35 Shots of Rum
A film about real human behaviour.
Plot summary
The relationship between a father and daughter is complicated by the arrival of a handsome young man.
“The time’s right for 35 shots” says a friend at the bar. “What is this thing…about 35 shots?” enquires another. “It’s an old story,” responds Lionel, the male lead. “But I won’t drink them…not tonight”.
Thirty-five shots of anything involving alcohol is enough to send any person tumbling off their bar stool and crashing to the floor with knowledge of a tumultuous day to follow. So, what is it about 35 shots of rum (or ’35 rhums’ as they say in France) that is so special? This isn’t answered at a reluctant retirement party of a friend and colleague. The time wasn’t right then but it seemingly will be at some point in the film.
35 Shots of Rum is, like many by Clare Denis, a film about real human behaviour. The focus is on the relationship of Lionel, a train driver, and his student daughter. A relationship that, in the opening sequence, plays out like husband and wife. He returns home after a long days work, she puts his slippers on and cooks him dinner. It is only when she addresses him that it is clear that they are father and daughter, such was the interaction between them.
Single-parent Lionel (Alex Descas) works long hours on the trains whilst his daughter, Joséphine (Mati Diop), goes to school and works at a music shop. They live alone at an apartment in a building they share with Gabrielle (Nicole Dogué), an apparent former lover or admirer of Lionel and Noé (Grégoire Colin), a handsome young man who appears to have a long-term interest in Joséphine but is wary not to interrupt the relationship with her father.
There is something almost sexual about the interplay between Lionel and Joséphine but it is never to a point where it appears incestual; there is hand-holding in the bedroom and a kiss on the cheek that is perhaps two seconds too long. In one scene, in which his daughter dances provocatively with an apparent long-term love interest, Lionel makes a move on an attractive waitress seemingly out of jealousy, overprotective anger or adolescent one-upmanship.
Metaphors and symbolism are placed at every turn, with everything from trains and cigarettes to rice-cookers – some much more explicit than others. The nature of their restricting relationship is consistently apparent in the dialogue. “We revolt because, for so many reasons, we cannot breathe” a student in Joséphine’s class quotes Fanon as saying. “The system must change” says another in a school scene that is seemingly there for that message alone.
The hesitant retirement of a close friend is a sidetracking interlude to the very succinct notion that the characters cannot always live their lives in this way.

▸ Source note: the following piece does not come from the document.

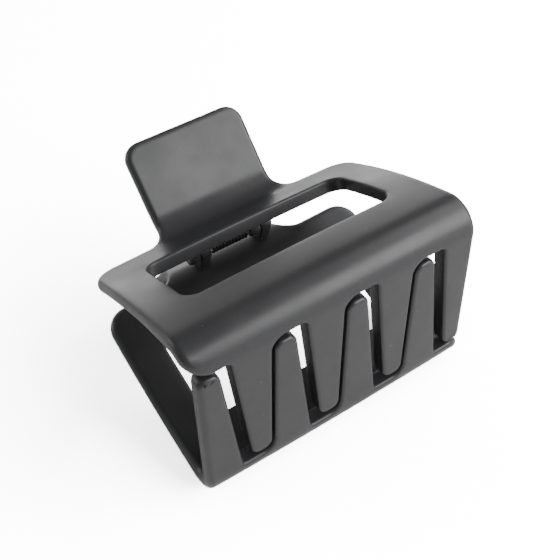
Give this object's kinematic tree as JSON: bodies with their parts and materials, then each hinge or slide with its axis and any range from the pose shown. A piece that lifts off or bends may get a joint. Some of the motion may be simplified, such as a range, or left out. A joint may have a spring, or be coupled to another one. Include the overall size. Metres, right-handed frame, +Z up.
{
  "type": "claw clip",
  "caption": "Spring hair claw clip with two windowed rectangular jaws, interleaved tapered teeth and thumb tabs on a pinned hinge.",
  "frame": {"origin": "on the table, under the middle of the closed clip's box", "axes": "+Z up, +X along the row of teeth, -Y towards the teeth, +Y towards the thumb tabs"},
  "size_m": [0.0702, 0.066, 0.0468],
  "materials": {
    "jaw_plastic": "matte soft-touch charcoal black, fine satin texture",
    "pin_steel": "drawn wire",
    "spring_steel": "hard-drawn spring wire, dark"
  },
  "bodies": {
    "lower": {"lower_jaw": "jaw_plastic", "hinge_pin": "pin_steel", "torsion_spring": "spring_steel"},
    "upper": {"upper_jaw": "jaw_plastic"}
  },
  "joints": [
    {"name": "jaw_hinge", "type": "hinge", "parent": "lower", "child": "upper", "pos_m": [0, 0.014, 0.0234], "axis": [-1, 0, 0], "range_deg": [0, 70], "stiffness_Nm_per_rad": 0.12, "springref_deg": -40.11, "deforming": ["torsion_spring"]}
  ]
}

At some point, the bird must fly the nest. It is this reluctance of change that Lionel shares with his retiring friend.
Denis has made an enthralling, and unusually accessible, window into a family needing, and preparing themselves, for change. The shots and music merge flawlessly and this is second only to the character development. 35 Shots of Rum is a fundamental story but, by that very nature, is entirely captivating.